The medical field has especially benefited from widespread Internet connectivity. Such Internet of Things examples include smart beds in hospitals that can detect changes in pressure and make adjustments or send alerts as necessary, as well as diagnostic devices that patients can wear both in and out of hospitals. With the use of electronic patient records and diagnostic devices that can transmit live results in seconds, there is a huge potential for effective disease treatment and prevention.
Many agricultural and environmental scientists use the Internet of Things to get valuable live data too. Agriculture may not seem like it’s particularly suited for Internet connectivity, but you will be surprised knowing how today’s farms can benefit from this technology with data about the conditions in the fields: temperature, humidity, wind speed, or rainfall. Even pest infestations can be monitored, and data transmitted quickly so that farmers can deal with problems before they get out of hand. Connected devices can be used to conserve water and improve crop yields by adjusting watering schedules based on rainfall and soil moisture levels.
Networked devices are used in many aspects of manufacturing. Digital control systems make it possible to conduct precise adjustments as necessary. Systems that monitor equipment can help to repair and replace parts before they cause larger problems. All data can be instantly transmitted globally to other subsidiaries and factories around the world. These technological advancements make manufacturing more efficient and also improve safety for workers.
We can find many Internet of Things examples in the transportation industry too. Fleet management and logistics make use of connectivity to track and monitor vehicles in real-time. Accidents can be dealt with faster, drivers can be swapped efficiently, cargo can be continuously monitored (very helpful especially for maintaining perishable cargo), and of course, so many thefts can be prevented.
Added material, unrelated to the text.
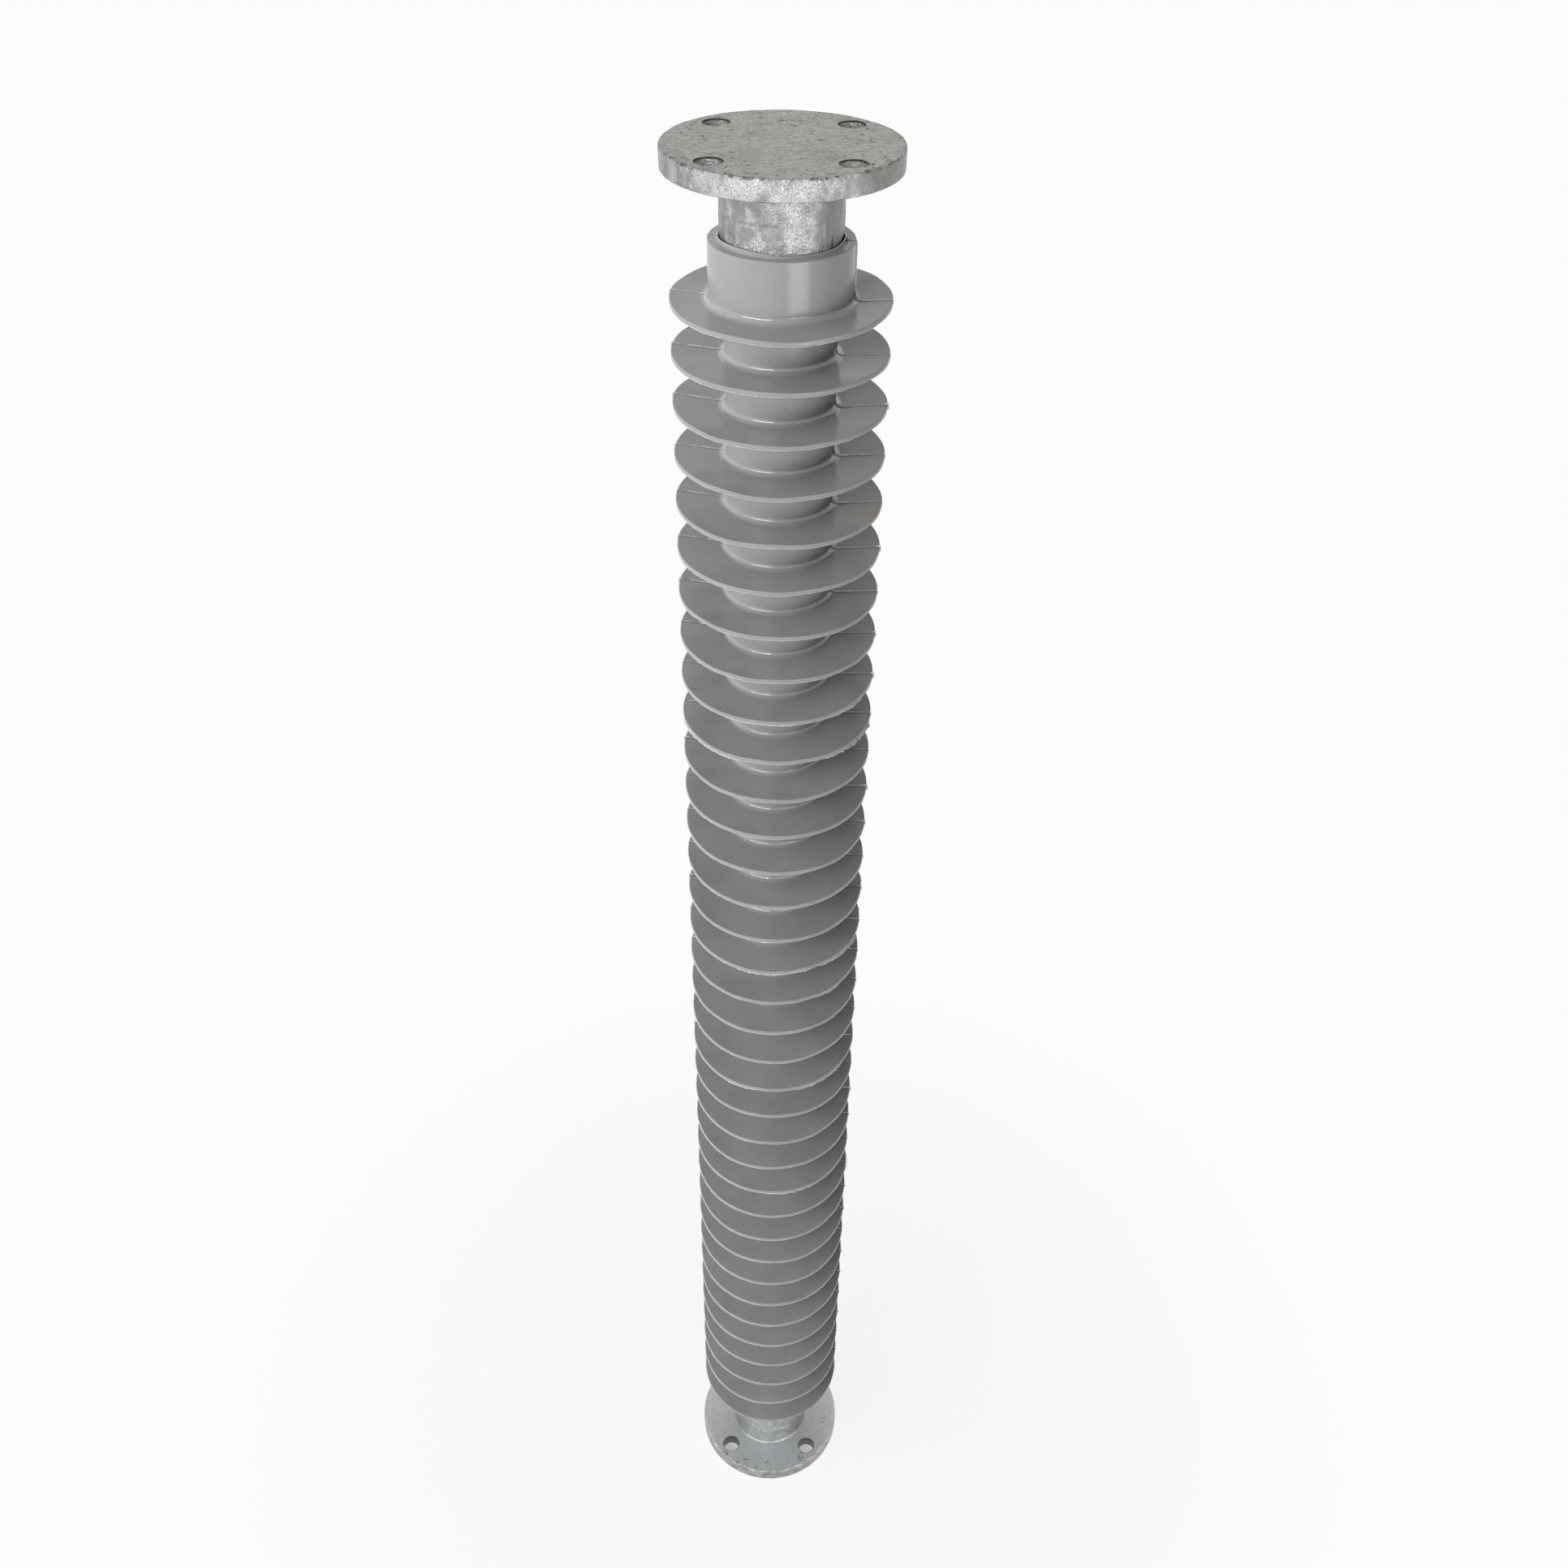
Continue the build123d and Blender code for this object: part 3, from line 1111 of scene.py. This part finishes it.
def rough_zinc():
    """Glittering crust on the sides, dull and pitted on the flat faces."""
    zinc = Finish("rough_zinc", Metallic=1.0)
    crust = zinc.noise(1.2, 3, 0.65, distortion=0.8)
    lump = zinc.noise(6, 3, 0.55)
    cloud = zinc.noise(24, 4, 0.6)
    chip = zinc.step(zinc.noise(6, 5, 0.8), 0.44, 0.56)
    height = zinc.split()[2]
    flat = zinc.step(zinc.up(), 0.75, 0.95)
    patch = zinc.spots(PRESSED, 0.5)

    under_edge = zinc.step(height, TOTAL_HEIGHT - 1.9 * MM, TOTAL_HEIGHT - 0.9 * MM)
    crusted_wall = (zinc.step(crust, 0.42, 0.6), ZINC_BORE)
    wall = zinc.layers(ZINC_GREY, crusted_wall, (under_edge, ZINC_DARK))
    rim_edge = zinc.step(zinc.radius(), 76 * MM, 79 * MM) * zinc.step(
        height, TOTAL_HEIGHT - 4 * MM, TOTAL_HEIGHT - 0.6 * MM
    )
    base = zinc.layers(
        crystalline_side(zinc, crust, patch),
        (zinc.bore(), wall),
        (flat, weathered_face(zinc, cloud)),
        (zinc.step(rim_edge * 0.6 + 0.6 * chip, 0.9, 1.15) * 0.75, ZINC_DARK),
    )
    lumps = zinc.bump(lump, 0.9, 0.7 - 0.5 * flat)
    crusted = (1 - 0.8 * flat) * (1 - 0.6 * patch)
    zinc.link(
        Base_Color=base,
        Roughness=0.3 + 0.25 * flat + 0.15 * patch,
        Normal=zinc.bump(crust, 0.8, crusted, lumps),
    )
    return zinc.done()


top_finish = rough_zinc()

# %% [markdown]
# The bottom fitting is the same metal with a much smoother, bluish skin. Only a few pits and
# scuffs near its edge break it. The edge is a little smoother, a broken painted highlight runs
# along it at the front, and the neck's flanks turned away from the front get painted shade.

# %% Smooth zinc
SMOOTH_COOL = (0.48, 0.52, 0.53)
SMOOTH_WARM = (0.46, 0.465, 0.445)
SMOOTH_PALE = (0.68, 0.69, 0.66)
SMOOTH_RIM_DULL = (0.27, 0.265, 0.26)
SMOOTH_RIM_PALE = (0.40, 0.395, 0.385)
SMOOTH_EDGE_HIGHLIGHT = (0.95, 0.96, 0.95)
SMOOTH_BORE = (0.20, 0.20, 0.19)
SCUFFS = [
    (72, 15, -111, 6), (73, 15, -58, 7), (66, 15, -53, 6), (68, 15, -92, 5),
    (76, 15, -100, 5), (78, 15, -132, 6), (78, 15, -118, 5), (66, 15, -10, 8),
]
HOLE_EDGES = [(63.5, 15, azimuth, 10.3) for azimuth in (45, 135, 225, 315)]
HOLE_CORE = 9.2 / 10.3


def edge_line_and_highlight(zinc, radius, y):
    """Thin line along the flange's upper edge, and a painted highlight on it, broken and only at
    the front.
    """
    line = zinc.band(radius, 78.2 * MM, 78.5 * MM, 79.1 * MM, 79.3 * MM)
    broken = zinc.step(zinc.noise(6, 3, 0.6), 0.47, 0.53)
    return line, line * broken * zinc.step(-1 * y, 20 * MM, 45 * MM)


def smooth_zinc():
    """Even bluish zinc with a few scuffs, a painted highlight along the edge, darker holes and
    painted shade on the neck's flanks.
    """
    zinc = Finish("smooth_zinc", Metallic=1.0, Coat_Weight=0.3, Coat_Roughness=0.1)
    cloud = zinc.noise(30, 4, 0.6)
    fine = zinc.noise(2, 4, 0.6)
    lump = zinc.noise(9, 2, 0.5)
    grit = zinc.noise(2.2, 4, 0.75)
    flat = zinc.step(zinc.up(), 0.75, 0.95)
    x, y = zinc.split()[:2]
    radius = zinc.radius()
    neck = 1 - zinc.step(radius, NECK_RADIUS + 1 * MM, NECK_RADIUS + 2 * MM)
    rim = zinc.step(radius, 78.8 * MM, 79.5 * MM)
    # the line is a little smoother all round, and a painted highlight lies on it at the front
    line, painted_edge_highlight = edge_line_and_highlight(zinc, radius, y)
    pit = zinc.step(grit + 0.13 * zinc.spots(SCUFFS, 0.4), 0.66, 0.70)

    aside = zinc.step(x * x, (25 * MM) ** 2, (68 * MM) ** 2)
    bloom = zinc.step(zinc.noise(5, 5, 0.75), 0.48, 0.66)
    # painted shade on the neck's flanks turned away from the front
    turned_away = zinc.step(x * x, (20 * MM) ** 2, (36 * MM) ** 2) * neck
    base = zinc.layers(
        SMOOTH_COOL,
        (0.8 * aside + 0.4 * cloud - 0.1 + 0.7 * neck, SMOOTH_WARM),
        (bloom * (0.4 + 0.3 * neck), SMOOTH_PALE),
        (zinc.step(lump, 0.45, 0.75) * neck * 0.5, ZINC_BROWN),
        (turned_away * 0.7, ZINC_WORN_AND_SHADE),
        (rim, zinc.mix(zinc.step(lump, 0.35, 0.65), SMOOTH_RIM_DULL, SMOOTH_RIM_PALE)),
        (painted_edge_highlight, SMOOTH_EDGE_HIGHLIGHT),
        (pit * 0.8, ZINC_DARK),
        (
            zinc.bore() * (1 - flat),
            zinc.mix(zinc.step(fine, 0.4, 0.62), SMOOTH_BORE, ZINC_GREY),
        ),
        (zinc.spots(HOLE_EDGES, HOLE_CORE) * 0.75, ZINC_DARK),
    )
    zinc.link(
        Base_Color=base,
        Roughness=0.42 + 0.15 * cloud + 0.1 * fine - 0.15 * line,
        Normal=zinc.bump(fine, 0.08, 0.6, zinc.bump(lump, 0.35, 0.5)),
    )
    return zinc.done()


bottom_finish = smooth_zinc()

# %% [markdown]
# ### Fibreglass
# The rod is hidden, but it is a real part and carries the load, so it gets the look of
# pultruded fibreglass: fine fibres along its length in a greenish resin.

# %% Fibreglass
RESIN = (0.42, 0.45, 0.30)
FIBRE = (0.62, 0.62, 0.46)

rod_skin = Finish("fibreglass", Roughness=0.35)
fibre = rod_skin.noise(1.2, 3, 0.6, stretch=(1, 1, 0.02))
base = rod_skin.mix(fibre, RESIN, FIBRE)
rod_skin.link(Base_Color=base, Normal=rod_skin.bump(fibre, 0.05, 0.5))
rod_finish = rod_skin.done()

# %% [markdown]
# ## Pieces in their places
# Each piece rides on the one body of this part and takes the place of its CAD solid. The
# rod keeps its CAD solid.

# %% Pieces
for piece, material, slot in [
    (housing, rubber_finish, "silicone_rubber"),
    (bead, flash_finish, "silicone_rubber"),
    (film, flash_finish, "silicone_rubber"),
    (ridge, flash_finish, "silicone_rubber"),
    (top_piece, top_finish, "galvanised_steel"),
    (bottom_piece, bottom_finish, "galvanised_steel"),
]:
    piece.data.materials.clear()
    piece.data.materials.append(material)
    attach(piece, "root")
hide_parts("housing")
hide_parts("top_fitting")
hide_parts("bottom_fitting")
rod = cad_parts["core_rod"]
rod.data.materials.clear()
rod.data.materials.append(rod_finish)

# %% [markdown]
# ## Floor and light
# A studio lays white paper on the floor. Lit plainly, it comes out grey beside a pale object,
# so towards the camera, and in reflections, it is whiter and mixed with a white glow. The glow
# is weakest under the flange, where the holes show the floor in shade, and fullest far away.
# What is left of the plain paper keeps the object's soft shadow.

# %% Floor
FLOOR_SIZE = 60
PAPER_DARK = (0.66, 0.66, 0.66)
PAPER_LIGHT = (0.68, 0.68, 0.68)
PAPER_SEEN = (0.95, 0.95, 0.95)
WHITE = (1, 1, 1, 1)
BACKGROUND_RAYS = ("Is Camera Ray", "Is Glossy Ray", "Is Transmission Ray")


def background_rays(finish):
    """1 for rays from the camera, off a mirror or through glass, and 0 for lighting rays."""
    rays = finish.node("LightPath", {}, {})
    camera, glossy, transmission = [
        Value(finish, rays.socket.node.outputs[name]) for name in BACKGROUND_RAYS
    ]
    return camera.math("MINIMUM", camera + glossy + transmission, 1.0)


bpy.ops.mesh.primitive_plane_add(size=FLOOR_SIZE, location=(0, 0, 0))
floor = bpy.context.object
floor.name = "floor"
paper = Finish("white_paper", Roughness=0.9)
seen = background_rays(paper)
lit = paper.mix(paper.noise(400, 3), PAPER_DARK, PAPER_LIGHT)
paper.link(Base_Color=paper.mix(seen, lit, PAPER_SEEN))
open_floor = paper.step(paper.radius(), 72 * MM, 80 * MM)
far_floor = paper.step(paper.radius(), 0.2, 0.9)
glowing = seen * (0.36 + 0.48 * open_floor + 0.11 * far_floor)
glow = paper.node("Emission", {}, {"Color": WHITE, "Strength": 1.0})
plain = Value(paper, paper.shader.outputs[0])
blend = paper.node("MixShader", {}, {0: glowing, 1: plain, 2: glow})
paper.tree.links.new(blend.socket, paper.tree.nodes["Material Output"].inputs["Surface"])
floor.data.materials.append(paper.material)
print("floor of", FLOOR_SIZE, "m")

# %% [markdown]
# The surround is plain white to the camera and in reflections. As light it is uneven, like a
# room with a big pale wall: strong and low from the left, so that it shines in between the
# sheds, softer from high at the front left, and weak from the back and from above. The right
# stays dim, which lets the round forms turn into shade.


# %% Surround
class Surround(Finish):
    """The same helpers for the nodes of the world."""

    def __init__(self, world):
        self.tree = world.node_tree
        self.shader = self.tree.nodes["Background"]
        self.place = self.node("TexCoord", {}, {}, "Generated")


WALL_STRENGTH = 4.3
HIGH_STRENGTH = 0.9
BACK_STRENGTH = 0.7
TOP_STRENGTH = 0.14
DIAGONAL = 0.707

world = bpy.data.worlds.new("surround")
bpy.context.scene.world = world
world.use_nodes = True
sky = Surround(world)
east, north, height = sky.split()
low_band = sky.band(height, -0.05, 0.05, 0.35, 0.6)
high_band = sky.band(height, 0.3, 0.6, 0.8, 0.95)
front_left = -DIAGONAL * east - DIAGONAL * north
wall = WALL_STRENGTH * low_band * sky.step(-1 * east, 0.55, 1.0)
wall = wall + HIGH_STRENGTH * high_band * sky.step(front_left, 0.1, 0.6)
fill = BACK_STRENGTH * low_band * sky.step(north, 0.55, 1.0)
fill = fill + TOP_STRENGTH * sky.step(height, 0.5, 0.95)
white = background_rays(sky)
sky.shader.inputs["Color"].default_value = WHITE
sky.link(Strength=white + (1 - white) * (wall + fill))
print("surround has", len(sky.tree.nodes), "nodes")

# %% [markdown]
# Three soft boxes give the highlights. A long low one at the front left draws the crisp arcs in
# the fillets and a thin line on each rim. A smaller one at the front right, below the
# collar, draws the soft window on it. A weak third one lifts the shade at the far right.

# %% Lamps
LAMP_DISTANCE = 2.4
# name, direction in degrees, height, width, height of the panel, watts and height aimed at
LAMPS = [
    ("left_window", -126, 2.2, 2.1, 0.2, 26, 1.0),
    ("right_window", -62, 0.85, 1.3, 0.6, 16, 1.3),
    ("far_right_window", -32, 0.55, 1.0, 0.9, 1.5, 1.3),
]

for name, azimuth, height, width, tall, power, aim_height in LAMPS:
    place = at(LAMP_DISTANCE, height, radians(azimuth))
    bpy.ops.object.light_add(type="AREA", location=place)
    lamp = bpy.context.object
    lamp.name = name
    lamp.data.shape = "RECTANGLE"
    lamp.data.size = width
    lamp.data.size_y = tall
    lamp.data.energy = power
    lamp.rotation_euler = (at(0, aim_height) - place).to_track_quat("-Z", "Y").to_euler()
    lamp.visible_camera = False
print("lamps:", ", ".join(name for name, *_ in LAMPS))

# %% [markdown]
# Colours are shown as they are, so the view stays Standard.

# %% View
bpy.context.scene.view_settings.view_transform = "Standard"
Environmental issues top the list of many people’s concerns as the effects of climate change are becoming more and more pronounced. Smart environmental monitoring is an important example of the Internet of Things. Sensors can record air and water quality, temperature, atmospheric conditions, soil conditions, etc. Devices can act as early-warning systems for earthquakes and tsunamis (data can be sent to a processing server, and then some calculations get back). As energy efficiency is a crucial factor in reducing pollution, smart devices are able to monitor and track the use of energy live. Smart scheduling is unsure that less energy is used on heating or cooling of empty houses and office buildings.
The future of the Internet of Things can expand in many directions. Connectivity is already changing health care, and it’s easy to imagine that it will continue to improve the ability of doctors to accurately diagnose and treat their patients. Data collection can help cities become more efficient, improving the lives of residents and visitors. We already have digital assistants like Siri and Alexa that help us get things done, and as these devices become more common, the scope of what these digital assistants can do for us will expand to include more aspects of our lives. Self-driving cars are currently being developed and tested, and connectivity is vital to prevent accidents by enabling cars to communicate with each other; this has the potential to significantly reduce traffic jams and slowdowns in crowded cities.
The Internet of Things is much more widespread than most people realize. This was just an overview of the various use cases in popular fields that benefit from Internet-connected devices, and there are new applications for data-driven devices being created every month. Whether your house is as smart as they come with full voice control, or you’ve never worn a fitness tracker, the Internet of Things is present in your life in often-surprising ways.